Hello,  I've read the bill ... it's my understanding the bill simply limits annual increases to no more than 15%-18% per year ... and that we'll be moved to market-based rates over time ... (that's why the press and press release say it "mitigates rate shock.")  The premium increases will still come year over year ... Does anyone else who read the bill also have this same understanding?  Also, there is a provision that indicates the FEMA administrator shall seek to limit annual premiums to no more that 1% of the home price (e.g., $3,000 per year on a $300,000 house) but there is nothing that limits with certainty annual premiums to that level ...   

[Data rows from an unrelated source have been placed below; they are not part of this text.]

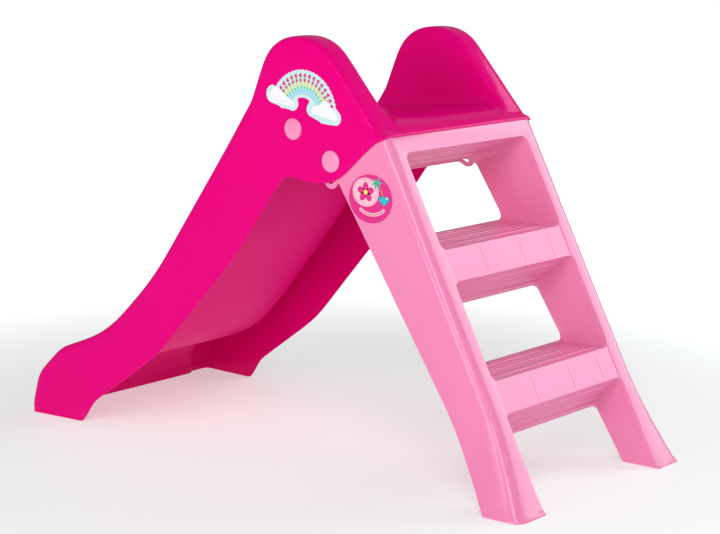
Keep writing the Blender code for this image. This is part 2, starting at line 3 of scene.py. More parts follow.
import bpy
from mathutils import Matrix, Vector


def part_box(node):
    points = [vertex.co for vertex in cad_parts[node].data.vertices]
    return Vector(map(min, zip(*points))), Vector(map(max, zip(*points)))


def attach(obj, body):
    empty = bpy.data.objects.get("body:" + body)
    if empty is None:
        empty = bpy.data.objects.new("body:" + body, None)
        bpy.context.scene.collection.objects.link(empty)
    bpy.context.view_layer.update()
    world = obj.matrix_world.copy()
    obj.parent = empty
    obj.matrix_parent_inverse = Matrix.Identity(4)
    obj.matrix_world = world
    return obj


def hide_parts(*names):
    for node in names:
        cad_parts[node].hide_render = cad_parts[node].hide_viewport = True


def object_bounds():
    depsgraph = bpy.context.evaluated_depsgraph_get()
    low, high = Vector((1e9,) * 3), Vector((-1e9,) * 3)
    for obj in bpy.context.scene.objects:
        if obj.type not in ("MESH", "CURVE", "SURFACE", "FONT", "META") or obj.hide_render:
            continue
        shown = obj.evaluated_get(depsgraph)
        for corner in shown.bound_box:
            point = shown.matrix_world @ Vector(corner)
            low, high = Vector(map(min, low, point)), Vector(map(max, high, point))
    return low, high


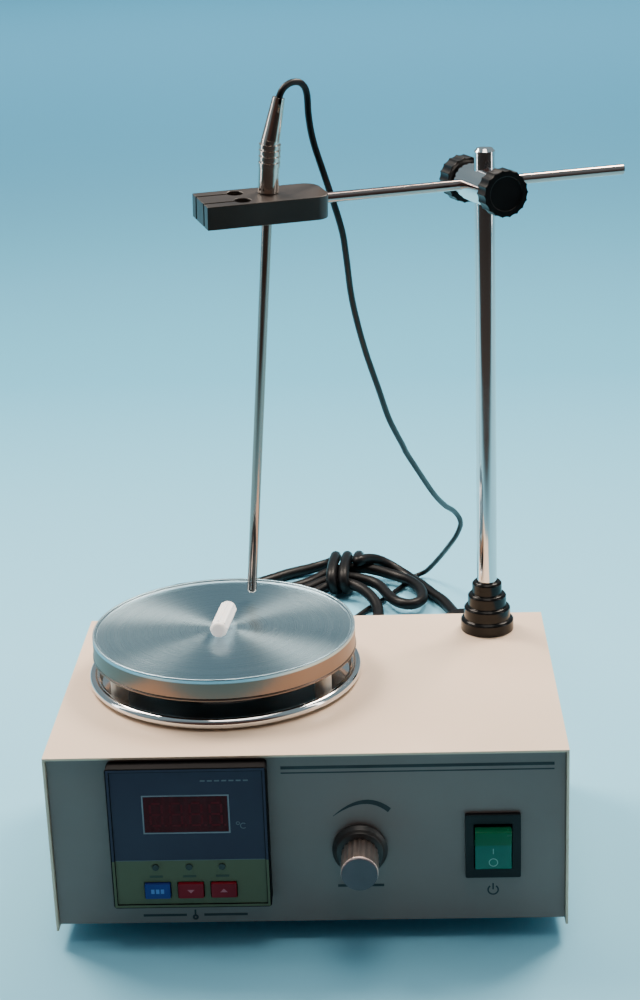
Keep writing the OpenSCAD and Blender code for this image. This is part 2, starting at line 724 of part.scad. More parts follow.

My read of the bill is similar. I think what would make a real difference for our area in the long run is Section 19 which deals with flood protection systems. I wonder if the current status of the Corps flood control project would meet the requirements outlined there. If so, how long would it take for the flood risk maps to be revised accordingly and our flood risk status re-assessed?
Just received this e-mail from Senator Donnelly:

"Earlier today, the Senate passed the House-passed version of flood insurance reform by a bipartisan vote of 72 to 22, with my support. The Flood Insurance Affordability Act protects Hoosier homeowners who have experienced sudden and dramatic flood insurance premium rate increases. The bill limits certain premium increases enacted by the Biggert-Waters Flood Insurance Reform Act of 2012 (Biggert-Waters, P.L. 112-141), and "grandfathers" rates for homeowners whose premiums were increased as a result of remapping required by Biggert-Waters. Additionally, the bill includes provisions that require the Federal Emergency Management Agency to conduct an affordability study and ensure that homeowners get credit for flood mitigation efforts.

I am pleased that both the House and the Senate worked together on this bipartisan legislation to protect homeowners from dramatic rate increases, while providing for the financial stability of the National Flood Insurance Program so that it may continue assisting families that fall victim to flood damage. The bill has been sent to the President for his signature and should you have any questions concerning the Flood Insurance Affordability Act, please do not hesitate to contact me."
I received the same email yesterday so now we just need to get the levee done!